◆ Given data
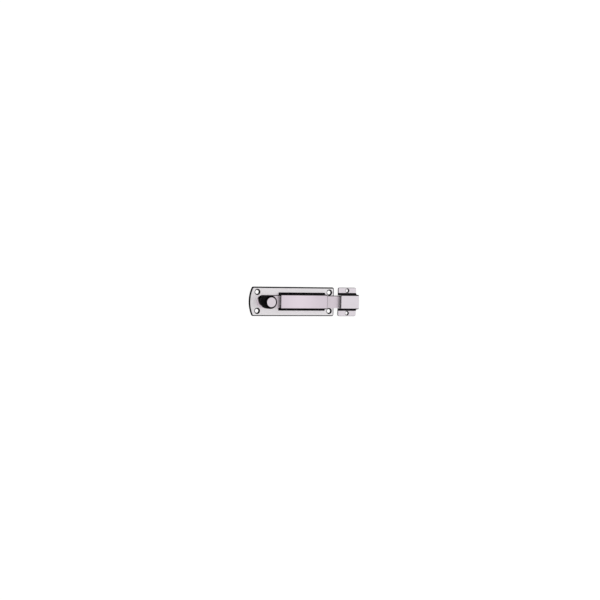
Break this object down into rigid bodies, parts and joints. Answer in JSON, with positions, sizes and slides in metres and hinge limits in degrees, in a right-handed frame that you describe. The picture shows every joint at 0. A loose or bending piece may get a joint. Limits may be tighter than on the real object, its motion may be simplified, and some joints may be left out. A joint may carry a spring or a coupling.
{
  "type": "surface slide bolt",
  "caption": "Flat surface slide bolt: plate with box housing, flat sliding bar with a turned knob, and a two-flange keeper.",
  "frame": {"origin": "centre of the back plate's four screw holes, on its back face", "axes": "+X along the bar towards the keeper, +Y across the plate, +Z out of the back plate towards the knob"},
  "size_m": [0.1313, 0.0324, 0.0287],
  "materials": {
    "plate_metal": "satin polished nickel plate",
    "housing_metal": "satin polished nickel plate",
    "bar_metal": "polished nickel plate",
    "knob_metal": "polished nickel plate, turned face",
    "screw_metal": "zinc-plated steel",
    "spring_metal": "tempered spring steel"
  },
  "bodies": {
    "bolt_body": {"back_plate": "plate_metal", "housing": "housing_metal", "stop_pin": "screw_metal"},
    "sliding_bar": {"slide_bar": "bar_metal", "knob": "knob_metal", "knob_screw": "screw_metal", "friction_spring": "spring_metal"},
    "keeper_body": {"keeper": "housing_metal"}
  },
  "joints": [
    {"name": "bar_slide", "type": "slide", "parent": "bolt_body", "child": "sliding_bar", "axis": [1, 0, 0], "range_m": [-0.008, 0.014]},
    {"name": "keeper_apart", "type": "slide", "parent": "bolt_body", "child": "keeper_body", "axis": [1, 0, 0], "range_m": [0, 0.025]}
  ]
}
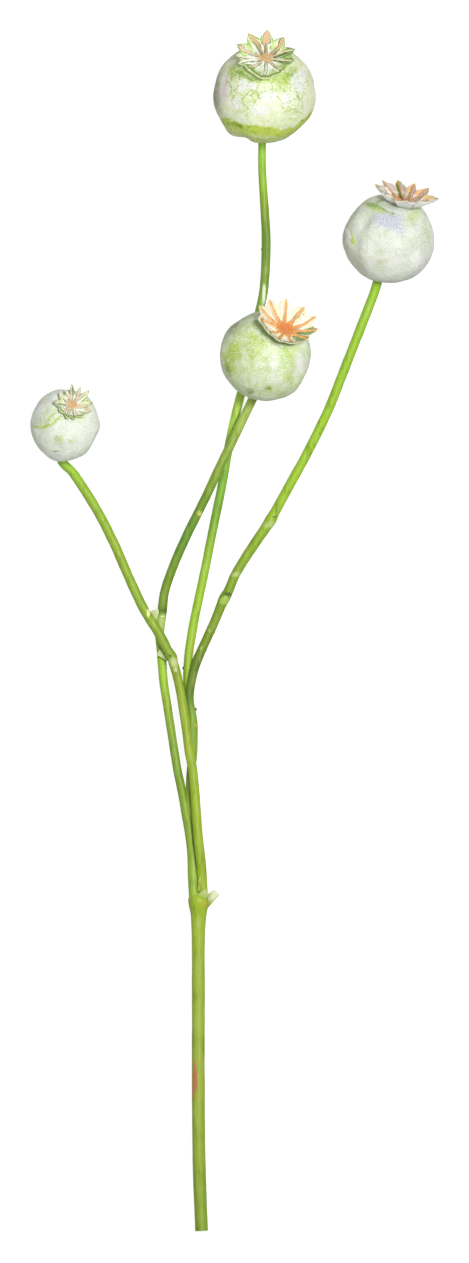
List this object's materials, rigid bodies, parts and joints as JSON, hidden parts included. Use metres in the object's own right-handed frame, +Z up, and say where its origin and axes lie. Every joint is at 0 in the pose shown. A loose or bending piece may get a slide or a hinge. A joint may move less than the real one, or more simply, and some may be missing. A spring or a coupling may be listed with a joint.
{
  "type": "poppy seed head",
  "caption": "Cut, branched poppy stem lying flat, with a waxy round seed capsule and a lobed stigma crown at the end of each branch.",
  "frame": {"origin": "centre of the underside of the bounding box, on the surface that the spray lies on", "axes": "+Y from the cut end of the stalk towards the top head, +Z up from the surface the spray lies on, +X to the right as seen from above"},
  "size_m": [0.1718, 0.5056, 0.0493],
  "materials": {
    "stem": "satin",
    "capsule": "matte",
    "crown": "satin"
  },
  "bodies": {
    "root": {"stem": "stem", "capsule_top": "capsule", "capsule_right": "capsule", "capsule_centre": "capsule", "capsule_left": "capsule", "crown_top": "crown", "crown_right": "crown", "crown_centre": "crown", "crown_left": "crown"}
  },
  "joints": []
}
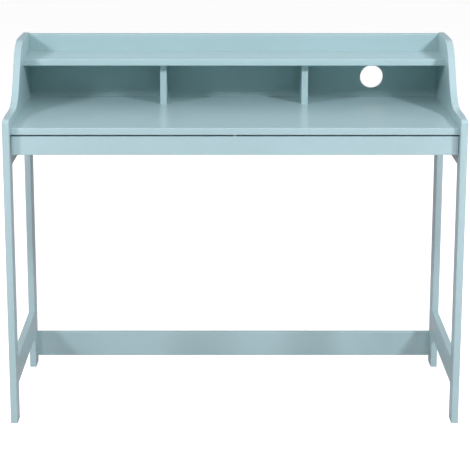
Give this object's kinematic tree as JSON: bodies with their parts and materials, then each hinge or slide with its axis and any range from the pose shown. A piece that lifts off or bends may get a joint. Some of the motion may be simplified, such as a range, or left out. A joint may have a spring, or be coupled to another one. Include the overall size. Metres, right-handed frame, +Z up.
{
  "type": "secretary desk",
  "caption": "Lacquered secretary desk with curved stepped side frames, a shallow full-width drawer and a low hutch with a shelf, cubbies and a round cable hole.",
  "frame": {"origin": "on the floor, at the centre of the desk's width and depth", "axes": "+X to the right of a person sitting at the desk, +Y from the front to the back, +Z up"},
  "size_m": [1.1, 0.5, 0.9],
  "materials": {
    "lacquer": "satin duck-egg blue lacquer on fibreboard and solid wood",
    "beech": "bare beech",
    "hardboard": "bare hardboard",
    "felt": "grey-beige felt",
    "zinc": "zinc plated",
    "slide_steel": "bright zinc-plated sheet steel",
    "ball_steel": "polished"
  },
  "bodies": {
    "desk": {"front_leg_left": "lacquer", "front_leg_right": "lacquer", "back_leg_left": "lacquer", "back_leg_right": "lacquer", "side_panel_left": "lacquer", "side_panel_right": "lacquer", "side_stretcher_left": "lacquer", "side_stretcher_right": "lacquer", "desktop": "lacquer", "rear_rail": "lacquer", "rear_stretcher": "lacquer", "hutch_back_panel": "lacquer", "hutch_shelf": "lacquer", "divider_left": "lacquer", "divider_right": "lacquer", "frame_dowels": "beech", "carcass_dowels": "beech", "hutch_dowels": "beech", "cam_bolts": "zinc", "cam_discs": "zinc", "shelf_screws": "zinc", "slide_outer_left": "slide_steel", "slide_outer_right": "slide_steel", "slide_outer_screws": "zinc"},
    "drawer": {"drawer_front": "lacquer", "drawer_side_left": "lacquer", "drawer_side_right": "lacquer", "drawer_back": "lacquer", "drawer_bottom": "hardboard", "drawer_batten": "beech", "drawer_pad": "felt", "drawer_dowels": "beech", "drawer_corner_screws": "zinc", "drawer_bottom_screws": "zinc", "slide_inner_left": "slide_steel", "slide_inner_right": "slide_steel", "slide_inner_screws": "zinc"},
    "cage_left": {"slide_cage_left": "zinc", "slide_balls_left": "ball_steel"},
    "cage_right": {"slide_cage_right": "zinc", "slide_balls_right": "ball_steel"}
  },
  "joints": [
    {"name": "drawer_slide", "type": "slide", "parent": "desk", "child": "drawer", "axis": [0, -1, 0], "range_m": [0, 0.26]},
    {"name": "cage_left_roll", "type": "slide", "parent": "desk", "child": "cage_left", "axis": [0, -1, 0], "range_m": [0, 0.13]},
    {"name": "cage_right_roll", "type": "slide", "parent": "desk", "child": "cage_right", "axis": [0, -1, 0], "range_m": [0, 0.13]}
  ],
  "couplings": [
    {"joint": "cage_left_roll", "follows": "drawer_slide", "ratio": 0.5},
    {"joint": "cage_right_roll", "follows": "drawer_slide", "ratio": 0.5}
  ]
}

◆ Challenge
Copy out the full material exactly as it appears.

◆ Solution below
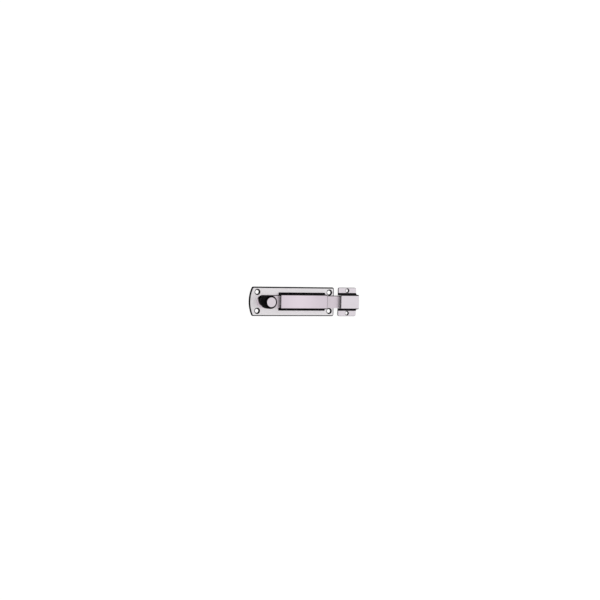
Break this object down into rigid bodies, parts and joints. Answer in JSON, with positions, sizes and slides in metres and hinge limits in degrees, in a right-handed frame that you describe. The picture shows every joint at 0. A loose or bending piece may get a joint. Limits may be tighter than on the real object, its motion may be simplified, and some joints may be left out. A joint may carry a spring or a coupling.
{
  "type": "surface slide bolt",
  "caption": "Flat surface slide bolt: plate with box housing, flat sliding bar with a turned knob, and a two-flange keeper.",
  "frame": {"origin": "centre of the back plate's four screw holes, on its back face", "axes": "+X along the bar towards the keeper, +Y across the plate, +Z out of the back plate towards the knob"},
  "size_m": [0.1313, 0.0324, 0.0287],
  "materials": {
    "plate_metal": "satin polished nickel plate",
    "housing_metal": "satin polished nickel plate",
    "bar_metal": "polished nickel plate",
    "knob_metal": "polished nickel plate, turned face",
    "screw_metal": "zinc-plated steel",
    "spring_metal": "tempered spring steel"
  },
  "bodies": {
    "bolt_body": {"back_plate": "plate_metal", "housing": "housing_metal", "stop_pin": "screw_metal"},
    "sliding_bar": {"slide_bar": "bar_metal", "knob": "knob_metal", "knob_screw": "screw_metal", "friction_spring": "spring_metal"},
    "keeper_body": {"keeper": "housing_metal"}
  },
  "joints": [
    {"name": "bar_slide", "type": "slide", "parent": "bolt_body", "child": "sliding_bar", "axis": [1, 0, 0], "range_m": [-0.008, 0.014]},
    {"name": "keeper_apart", "type": "slide", "parent": "bolt_body", "child": "keeper_body", "axis": [1, 0, 0], "range_m": [0, 0.025]}
  ]
}
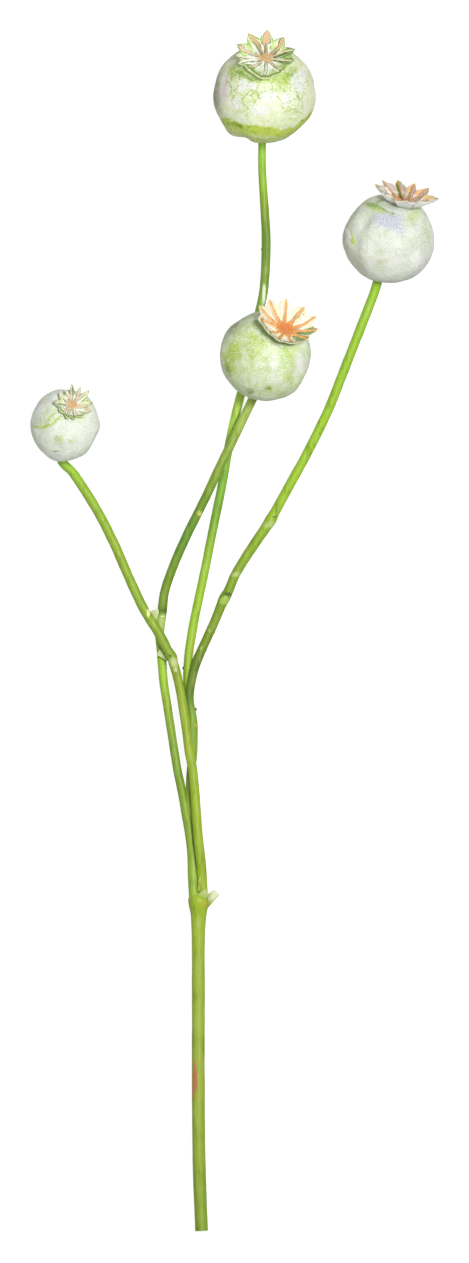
List this object's materials, rigid bodies, parts and joints as JSON, hidden parts included. Use metres in the object's own right-handed frame, +Z up, and say where its origin and axes lie. Every joint is at 0 in the pose shown. A loose or bending piece may get a slide or a hinge. A joint may move less than the real one, or more simply, and some may be missing. A spring or a coupling may be listed with a joint.
{
  "type": "poppy seed head",
  "caption": "Cut, branched poppy stem lying flat, with a waxy round seed capsule and a lobed stigma crown at the end of each branch.",
  "frame": {"origin": "centre of the underside of the bounding box, on the surface that the spray lies on", "axes": "+Y from the cut end of the stalk towards the top head, +Z up from the surface the spray lies on, +X to the right as seen from above"},
  "size_m": [0.1718, 0.5056, 0.0493],
  "materials": {
    "stem": "satin",
    "capsule": "matte",
    "crown": "satin"
  },
  "bodies": {
    "root": {"stem": "stem", "capsule_top": "capsule", "capsule_right": "capsule", "capsule_centre": "capsule", "capsule_left": "capsule", "crown_top": "crown", "crown_right": "crown", "crown_centre": "crown", "crown_left": "crown"}
  },
  "joints": []
}
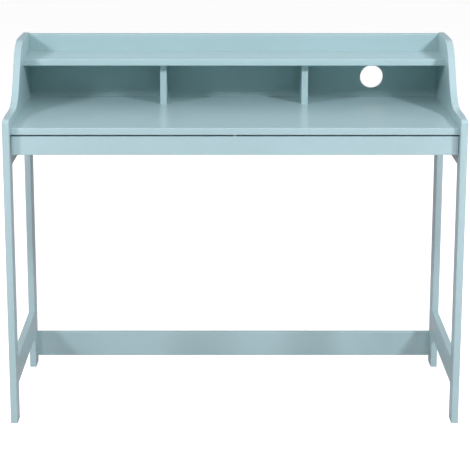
Give this object's kinematic tree as JSON: bodies with their parts and materials, then each hinge or slide with its axis and any range from the pose shown. A piece that lifts off or bends may get a joint. Some of the motion may be simplified, such as a range, or left out. A joint may have a spring, or be coupled to another one. Include the overall size. Metres, right-handed frame, +Z up.
{
  "type": "secretary desk",
  "caption": "Lacquered secretary desk with curved stepped side frames, a shallow full-width drawer and a low hutch with a shelf, cubbies and a round cable hole.",
  "frame": {"origin": "on the floor, at the centre of the desk's width and depth", "axes": "+X to the right of a person sitting at the desk, +Y from the front to the back, +Z up"},
  "size_m": [1.1, 0.5, 0.9],
  "materials": {
    "lacquer": "satin duck-egg blue lacquer on fibreboard and solid wood",
    "beech": "bare beech",
    "hardboard": "bare hardboard",
    "felt": "grey-beige felt",
    "zinc": "zinc plated",
    "slide_steel": "bright zinc-plated sheet steel",
    "ball_steel": "polished"
  },
  "bodies": {
    "desk": {"front_leg_left": "lacquer", "front_leg_right": "lacquer", "back_leg_left": "lacquer", "back_leg_right": "lacquer", "side_panel_left": "lacquer", "side_panel_right": "lacquer", "side_stretcher_left": "lacquer", "side_stretcher_right": "lacquer", "desktop": "lacquer", "rear_rail": "lacquer", "rear_stretcher": "lacquer", "hutch_back_panel": "lacquer", "hutch_shelf": "lacquer", "divider_left": "lacquer", "divider_right": "lacquer", "frame_dowels": "beech", "carcass_dowels": "beech", "hutch_dowels": "beech", "cam_bolts": "zinc", "cam_discs": "zinc", "shelf_screws": "zinc", "slide_outer_left": "slide_steel", "slide_outer_right": "slide_steel", "slide_outer_screws": "zinc"},
    "drawer": {"drawer_front": "lacquer", "drawer_side_left": "lacquer", "drawer_side_right": "lacquer", "drawer_back": "lacquer", "drawer_bottom": "hardboard", "drawer_batten": "beech", "drawer_pad": "felt", "drawer_dowels": "beech", "drawer_corner_screws": "zinc", "drawer_bottom_screws": "zinc", "slide_inner_left": "slide_steel", "slide_inner_right": "slide_steel", "slide_inner_screws": "zinc"},
    "cage_left": {"slide_cage_left": "zinc", "slide_balls_left": "ball_steel"},
    "cage_right": {"slide_cage_right": "zinc", "slide_balls_right": "ball_steel"}
  },
  "joints": [
    {"name": "drawer_slide", "type": "slide", "parent": "desk", "child": "drawer", "axis": [0, -1, 0], "range_m": [0, 0.26]},
    {"name": "cage_left_roll", "type": "slide", "parent": "desk", "child": "cage_left", "axis": [0, -1, 0], "range_m": [0, 0.13]},
    {"name": "cage_right_roll", "type": "slide", "parent": "desk", "child": "cage_right", "axis": [0, -1, 0], "range_m": [0, 0.13]}
  ],
  "couplings": [
    {"joint": "cage_left_roll", "follows": "drawer_slide", "ratio": 0.5},
    {"joint": "cage_right_roll", "follows": "drawer_slide", "ratio": 0.5}
  ]
}